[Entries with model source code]
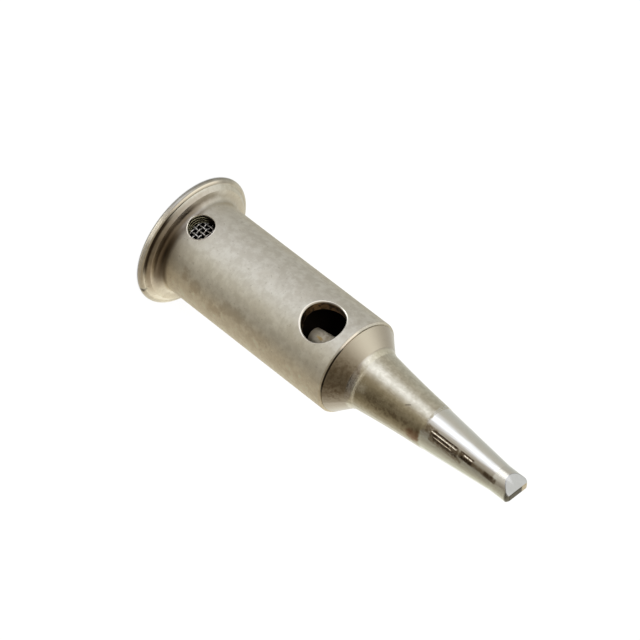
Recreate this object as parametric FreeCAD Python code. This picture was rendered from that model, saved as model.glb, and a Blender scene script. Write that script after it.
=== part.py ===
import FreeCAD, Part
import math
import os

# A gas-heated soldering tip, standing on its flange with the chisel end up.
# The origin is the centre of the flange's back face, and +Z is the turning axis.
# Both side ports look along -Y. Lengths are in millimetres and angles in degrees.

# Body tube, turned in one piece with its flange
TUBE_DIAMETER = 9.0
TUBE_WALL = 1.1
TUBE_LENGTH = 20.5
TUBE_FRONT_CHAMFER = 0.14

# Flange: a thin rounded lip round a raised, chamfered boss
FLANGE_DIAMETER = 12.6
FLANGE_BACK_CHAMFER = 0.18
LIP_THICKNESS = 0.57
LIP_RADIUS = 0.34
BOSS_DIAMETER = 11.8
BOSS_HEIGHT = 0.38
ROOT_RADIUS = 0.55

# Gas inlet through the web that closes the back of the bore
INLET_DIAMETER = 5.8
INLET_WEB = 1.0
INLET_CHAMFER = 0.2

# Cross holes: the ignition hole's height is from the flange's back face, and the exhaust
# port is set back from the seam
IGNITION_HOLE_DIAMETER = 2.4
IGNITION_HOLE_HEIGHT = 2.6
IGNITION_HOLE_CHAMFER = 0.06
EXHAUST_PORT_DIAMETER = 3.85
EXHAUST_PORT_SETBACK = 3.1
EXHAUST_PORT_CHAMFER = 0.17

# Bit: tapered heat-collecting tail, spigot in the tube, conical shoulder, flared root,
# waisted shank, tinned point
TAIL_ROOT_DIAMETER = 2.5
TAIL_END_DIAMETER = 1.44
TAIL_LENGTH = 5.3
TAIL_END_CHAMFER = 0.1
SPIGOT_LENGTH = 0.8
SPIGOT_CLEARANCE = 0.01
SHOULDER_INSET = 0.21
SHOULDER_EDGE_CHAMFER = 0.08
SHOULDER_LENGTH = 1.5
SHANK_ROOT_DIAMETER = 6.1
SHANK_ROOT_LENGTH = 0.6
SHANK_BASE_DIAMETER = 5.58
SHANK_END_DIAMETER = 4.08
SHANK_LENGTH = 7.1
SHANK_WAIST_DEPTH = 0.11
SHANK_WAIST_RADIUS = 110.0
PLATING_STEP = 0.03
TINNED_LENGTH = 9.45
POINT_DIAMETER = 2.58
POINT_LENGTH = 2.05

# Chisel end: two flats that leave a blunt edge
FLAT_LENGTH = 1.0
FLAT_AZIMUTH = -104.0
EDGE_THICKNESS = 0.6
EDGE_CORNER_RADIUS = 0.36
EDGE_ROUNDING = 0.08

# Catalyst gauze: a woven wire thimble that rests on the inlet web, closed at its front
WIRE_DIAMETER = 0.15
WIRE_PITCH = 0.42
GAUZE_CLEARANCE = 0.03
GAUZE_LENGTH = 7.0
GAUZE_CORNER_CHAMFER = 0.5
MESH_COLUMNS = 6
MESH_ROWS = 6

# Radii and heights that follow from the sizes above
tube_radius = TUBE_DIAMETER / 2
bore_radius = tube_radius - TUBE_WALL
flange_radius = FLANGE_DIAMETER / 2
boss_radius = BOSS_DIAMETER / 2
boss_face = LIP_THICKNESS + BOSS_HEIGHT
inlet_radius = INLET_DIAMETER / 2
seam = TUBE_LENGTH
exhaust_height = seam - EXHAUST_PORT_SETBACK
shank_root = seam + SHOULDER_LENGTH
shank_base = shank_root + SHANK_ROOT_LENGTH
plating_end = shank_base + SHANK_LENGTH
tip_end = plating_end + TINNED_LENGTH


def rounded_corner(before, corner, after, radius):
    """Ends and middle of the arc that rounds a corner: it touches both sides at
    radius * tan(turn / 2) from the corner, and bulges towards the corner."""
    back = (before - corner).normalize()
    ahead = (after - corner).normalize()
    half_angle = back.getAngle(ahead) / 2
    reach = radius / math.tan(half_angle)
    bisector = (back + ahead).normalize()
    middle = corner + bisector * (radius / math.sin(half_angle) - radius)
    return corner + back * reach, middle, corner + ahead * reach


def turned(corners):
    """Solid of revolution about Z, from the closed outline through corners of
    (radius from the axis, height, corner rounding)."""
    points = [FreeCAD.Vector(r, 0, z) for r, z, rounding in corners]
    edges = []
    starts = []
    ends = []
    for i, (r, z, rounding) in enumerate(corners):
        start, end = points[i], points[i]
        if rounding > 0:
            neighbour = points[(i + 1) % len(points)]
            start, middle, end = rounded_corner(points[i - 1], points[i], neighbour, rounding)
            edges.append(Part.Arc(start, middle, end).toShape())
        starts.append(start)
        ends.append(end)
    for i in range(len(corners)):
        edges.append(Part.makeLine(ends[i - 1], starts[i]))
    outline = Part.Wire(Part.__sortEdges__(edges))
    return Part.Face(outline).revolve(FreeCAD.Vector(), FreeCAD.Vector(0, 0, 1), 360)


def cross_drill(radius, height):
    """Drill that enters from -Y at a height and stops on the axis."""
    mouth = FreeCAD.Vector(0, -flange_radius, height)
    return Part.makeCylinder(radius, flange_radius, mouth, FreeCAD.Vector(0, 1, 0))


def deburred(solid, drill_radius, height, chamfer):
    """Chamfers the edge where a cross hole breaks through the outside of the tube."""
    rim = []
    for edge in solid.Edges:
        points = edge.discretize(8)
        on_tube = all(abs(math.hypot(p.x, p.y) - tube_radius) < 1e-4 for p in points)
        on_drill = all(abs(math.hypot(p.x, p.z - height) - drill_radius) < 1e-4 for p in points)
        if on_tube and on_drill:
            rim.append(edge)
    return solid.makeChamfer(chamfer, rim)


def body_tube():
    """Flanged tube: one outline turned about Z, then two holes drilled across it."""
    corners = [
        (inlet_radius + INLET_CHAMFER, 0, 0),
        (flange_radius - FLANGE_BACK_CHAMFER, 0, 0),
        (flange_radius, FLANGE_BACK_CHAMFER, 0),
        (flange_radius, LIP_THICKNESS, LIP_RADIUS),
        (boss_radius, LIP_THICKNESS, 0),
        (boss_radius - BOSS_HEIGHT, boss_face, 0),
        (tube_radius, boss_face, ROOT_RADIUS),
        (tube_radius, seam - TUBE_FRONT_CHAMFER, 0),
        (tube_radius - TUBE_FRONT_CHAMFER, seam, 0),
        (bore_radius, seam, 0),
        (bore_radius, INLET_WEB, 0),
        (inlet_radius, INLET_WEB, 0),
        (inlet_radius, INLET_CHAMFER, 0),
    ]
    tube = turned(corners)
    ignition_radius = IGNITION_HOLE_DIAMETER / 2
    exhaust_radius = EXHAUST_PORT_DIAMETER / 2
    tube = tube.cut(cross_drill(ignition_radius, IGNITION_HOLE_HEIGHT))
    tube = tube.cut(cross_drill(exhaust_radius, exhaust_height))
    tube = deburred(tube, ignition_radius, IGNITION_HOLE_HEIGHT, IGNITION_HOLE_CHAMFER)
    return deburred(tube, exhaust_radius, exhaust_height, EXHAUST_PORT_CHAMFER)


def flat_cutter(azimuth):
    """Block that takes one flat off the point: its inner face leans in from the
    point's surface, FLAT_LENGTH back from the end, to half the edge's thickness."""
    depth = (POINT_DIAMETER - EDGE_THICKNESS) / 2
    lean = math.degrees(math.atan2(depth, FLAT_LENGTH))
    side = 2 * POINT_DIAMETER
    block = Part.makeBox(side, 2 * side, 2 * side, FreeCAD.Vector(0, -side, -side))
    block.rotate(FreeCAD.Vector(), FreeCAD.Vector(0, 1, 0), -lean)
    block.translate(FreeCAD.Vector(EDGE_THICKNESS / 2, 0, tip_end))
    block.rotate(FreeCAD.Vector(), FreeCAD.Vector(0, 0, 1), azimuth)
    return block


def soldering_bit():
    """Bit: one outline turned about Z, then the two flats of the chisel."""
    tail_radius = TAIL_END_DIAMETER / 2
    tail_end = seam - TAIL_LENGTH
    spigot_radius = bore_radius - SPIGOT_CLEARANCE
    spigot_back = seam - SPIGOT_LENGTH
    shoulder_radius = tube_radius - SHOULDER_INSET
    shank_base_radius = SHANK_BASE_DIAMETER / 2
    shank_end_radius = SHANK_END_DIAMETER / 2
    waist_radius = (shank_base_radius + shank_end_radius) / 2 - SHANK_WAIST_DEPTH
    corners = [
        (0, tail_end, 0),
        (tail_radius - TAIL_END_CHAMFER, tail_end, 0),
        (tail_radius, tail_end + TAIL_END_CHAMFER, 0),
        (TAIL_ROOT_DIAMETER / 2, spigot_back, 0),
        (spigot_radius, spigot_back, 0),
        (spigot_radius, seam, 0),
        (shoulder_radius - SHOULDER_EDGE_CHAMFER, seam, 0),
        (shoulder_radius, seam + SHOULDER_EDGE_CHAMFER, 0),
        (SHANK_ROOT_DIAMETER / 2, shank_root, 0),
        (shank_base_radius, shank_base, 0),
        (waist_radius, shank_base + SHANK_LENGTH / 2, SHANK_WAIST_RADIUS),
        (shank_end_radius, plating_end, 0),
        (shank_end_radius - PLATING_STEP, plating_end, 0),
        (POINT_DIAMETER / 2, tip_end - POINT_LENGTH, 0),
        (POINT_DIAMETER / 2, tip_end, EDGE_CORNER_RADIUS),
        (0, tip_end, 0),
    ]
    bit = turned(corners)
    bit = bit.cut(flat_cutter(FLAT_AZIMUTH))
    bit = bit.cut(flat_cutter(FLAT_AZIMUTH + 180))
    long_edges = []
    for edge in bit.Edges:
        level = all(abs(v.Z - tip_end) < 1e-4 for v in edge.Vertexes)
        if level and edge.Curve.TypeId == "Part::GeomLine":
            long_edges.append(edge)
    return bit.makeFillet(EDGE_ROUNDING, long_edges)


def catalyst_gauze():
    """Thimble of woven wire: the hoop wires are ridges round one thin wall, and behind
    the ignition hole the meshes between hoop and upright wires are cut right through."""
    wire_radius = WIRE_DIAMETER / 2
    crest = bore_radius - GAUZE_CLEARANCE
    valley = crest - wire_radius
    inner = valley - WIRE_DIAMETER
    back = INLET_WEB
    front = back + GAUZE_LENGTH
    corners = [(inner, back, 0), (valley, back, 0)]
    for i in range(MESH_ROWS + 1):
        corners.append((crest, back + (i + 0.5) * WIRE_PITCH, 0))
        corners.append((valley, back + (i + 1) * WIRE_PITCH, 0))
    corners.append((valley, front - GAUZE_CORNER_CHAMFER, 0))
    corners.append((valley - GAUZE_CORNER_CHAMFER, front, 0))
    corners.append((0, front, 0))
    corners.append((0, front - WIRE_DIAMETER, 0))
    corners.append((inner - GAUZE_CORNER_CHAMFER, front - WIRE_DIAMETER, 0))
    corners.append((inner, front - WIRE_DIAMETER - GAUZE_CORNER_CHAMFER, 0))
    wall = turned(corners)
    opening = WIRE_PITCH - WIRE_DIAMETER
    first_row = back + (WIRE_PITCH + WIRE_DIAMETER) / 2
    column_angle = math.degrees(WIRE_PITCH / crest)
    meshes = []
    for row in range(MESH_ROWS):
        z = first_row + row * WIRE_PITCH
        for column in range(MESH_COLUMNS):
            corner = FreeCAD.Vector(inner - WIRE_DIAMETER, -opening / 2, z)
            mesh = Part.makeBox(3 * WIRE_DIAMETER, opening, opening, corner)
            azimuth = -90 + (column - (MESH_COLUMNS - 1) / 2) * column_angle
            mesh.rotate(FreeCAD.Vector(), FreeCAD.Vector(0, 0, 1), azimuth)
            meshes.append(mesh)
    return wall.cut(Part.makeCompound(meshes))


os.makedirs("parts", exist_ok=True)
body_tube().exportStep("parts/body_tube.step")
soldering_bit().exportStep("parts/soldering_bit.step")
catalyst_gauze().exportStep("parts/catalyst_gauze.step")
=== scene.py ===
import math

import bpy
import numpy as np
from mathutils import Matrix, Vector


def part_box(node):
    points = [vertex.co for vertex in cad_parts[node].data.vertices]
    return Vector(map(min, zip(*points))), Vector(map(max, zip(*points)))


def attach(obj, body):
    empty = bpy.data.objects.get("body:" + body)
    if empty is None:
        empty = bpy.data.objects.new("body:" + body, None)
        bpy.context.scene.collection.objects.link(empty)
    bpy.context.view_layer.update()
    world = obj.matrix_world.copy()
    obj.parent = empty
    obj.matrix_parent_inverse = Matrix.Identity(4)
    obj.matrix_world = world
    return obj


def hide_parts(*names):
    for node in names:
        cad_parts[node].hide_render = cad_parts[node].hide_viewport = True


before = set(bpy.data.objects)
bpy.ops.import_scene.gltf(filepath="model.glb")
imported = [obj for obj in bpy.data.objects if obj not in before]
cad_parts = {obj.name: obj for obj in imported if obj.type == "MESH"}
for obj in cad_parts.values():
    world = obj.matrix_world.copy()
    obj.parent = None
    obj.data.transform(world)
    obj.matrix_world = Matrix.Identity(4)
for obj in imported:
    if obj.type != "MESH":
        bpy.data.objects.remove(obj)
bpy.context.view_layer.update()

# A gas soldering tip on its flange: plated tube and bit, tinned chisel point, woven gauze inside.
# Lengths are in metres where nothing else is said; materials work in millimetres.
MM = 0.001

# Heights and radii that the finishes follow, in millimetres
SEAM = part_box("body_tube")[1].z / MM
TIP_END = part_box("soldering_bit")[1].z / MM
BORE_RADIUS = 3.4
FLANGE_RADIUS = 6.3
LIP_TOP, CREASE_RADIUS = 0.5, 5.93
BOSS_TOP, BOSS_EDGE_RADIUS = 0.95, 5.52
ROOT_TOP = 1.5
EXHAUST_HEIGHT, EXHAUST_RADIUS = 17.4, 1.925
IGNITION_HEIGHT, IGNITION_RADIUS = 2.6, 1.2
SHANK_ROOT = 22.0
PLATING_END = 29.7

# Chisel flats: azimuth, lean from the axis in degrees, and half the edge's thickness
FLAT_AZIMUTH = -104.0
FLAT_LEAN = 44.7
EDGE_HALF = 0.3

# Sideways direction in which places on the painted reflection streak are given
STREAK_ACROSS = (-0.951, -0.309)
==
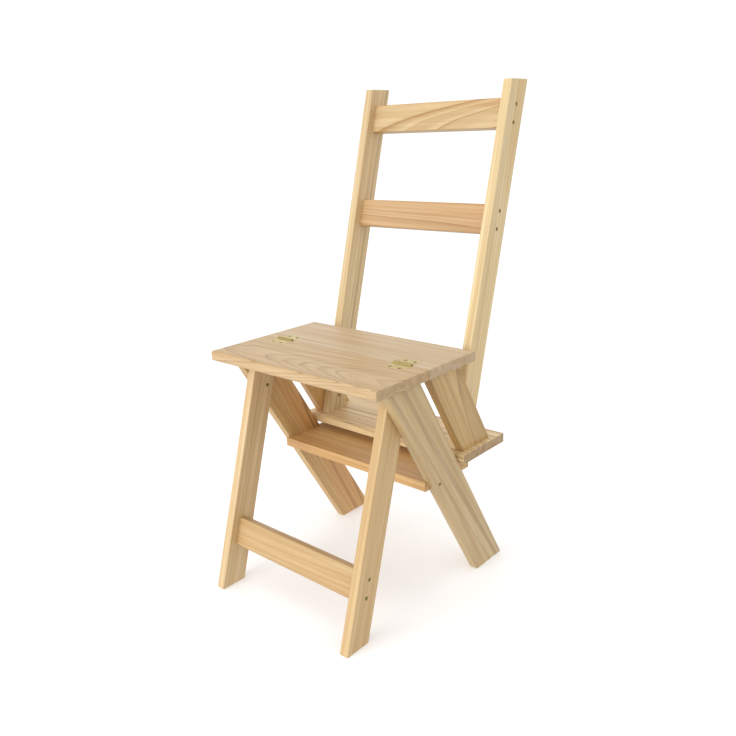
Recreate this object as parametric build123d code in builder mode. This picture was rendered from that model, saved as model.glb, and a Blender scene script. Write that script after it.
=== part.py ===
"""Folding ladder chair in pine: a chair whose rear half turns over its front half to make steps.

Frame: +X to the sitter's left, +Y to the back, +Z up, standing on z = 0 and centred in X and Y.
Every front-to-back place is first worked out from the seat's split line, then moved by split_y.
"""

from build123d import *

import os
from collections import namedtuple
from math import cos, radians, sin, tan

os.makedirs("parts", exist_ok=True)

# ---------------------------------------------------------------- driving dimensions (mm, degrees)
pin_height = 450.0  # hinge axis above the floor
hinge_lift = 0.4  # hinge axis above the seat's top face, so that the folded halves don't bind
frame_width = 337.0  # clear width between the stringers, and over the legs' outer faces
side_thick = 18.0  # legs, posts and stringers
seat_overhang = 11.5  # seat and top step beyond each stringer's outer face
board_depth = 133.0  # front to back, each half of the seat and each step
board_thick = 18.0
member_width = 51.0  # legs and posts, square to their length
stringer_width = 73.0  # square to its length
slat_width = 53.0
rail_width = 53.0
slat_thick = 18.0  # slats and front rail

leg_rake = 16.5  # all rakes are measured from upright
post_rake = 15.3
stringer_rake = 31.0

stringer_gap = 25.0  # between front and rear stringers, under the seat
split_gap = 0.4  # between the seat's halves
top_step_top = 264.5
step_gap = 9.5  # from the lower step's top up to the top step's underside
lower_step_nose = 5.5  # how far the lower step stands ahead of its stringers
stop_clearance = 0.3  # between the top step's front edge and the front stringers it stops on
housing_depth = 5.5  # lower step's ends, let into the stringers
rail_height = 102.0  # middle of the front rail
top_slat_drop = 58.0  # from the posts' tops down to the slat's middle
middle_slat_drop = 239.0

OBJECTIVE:
Exactly as written, quote the lines from the one that has "mesh.rotate(FreeCAD.Vector(), FreeCAD.Vector(0, 0, 1), azimuth)" down to the one that has "if empty is", and include both.

SOLUTION TO THE EXERCISE:
            mesh.rotate(FreeCAD.Vector(), FreeCAD.Vector(0, 0, 1), azimuth)
            meshes.append(mesh)
    return wall.cut(Part.makeCompound(meshes))


os.makedirs("parts", exist_ok=True)
body_tube().exportStep("parts/body_tube.step")
soldering_bit().exportStep("parts/soldering_bit.step")
catalyst_gauze().exportStep("parts/catalyst_gauze.step")
=== scene.py ===
import math

import bpy
import numpy as np
from mathutils import Matrix, Vector


def part_box(node):
    points = [vertex.co for vertex in cad_parts[node].data.vertices]
    return Vector(map(min, zip(*points))), Vector(map(max, zip(*points)))


def attach(obj, body):
    empty = bpy.data.objects.get("body:" + body)
    if empty is None:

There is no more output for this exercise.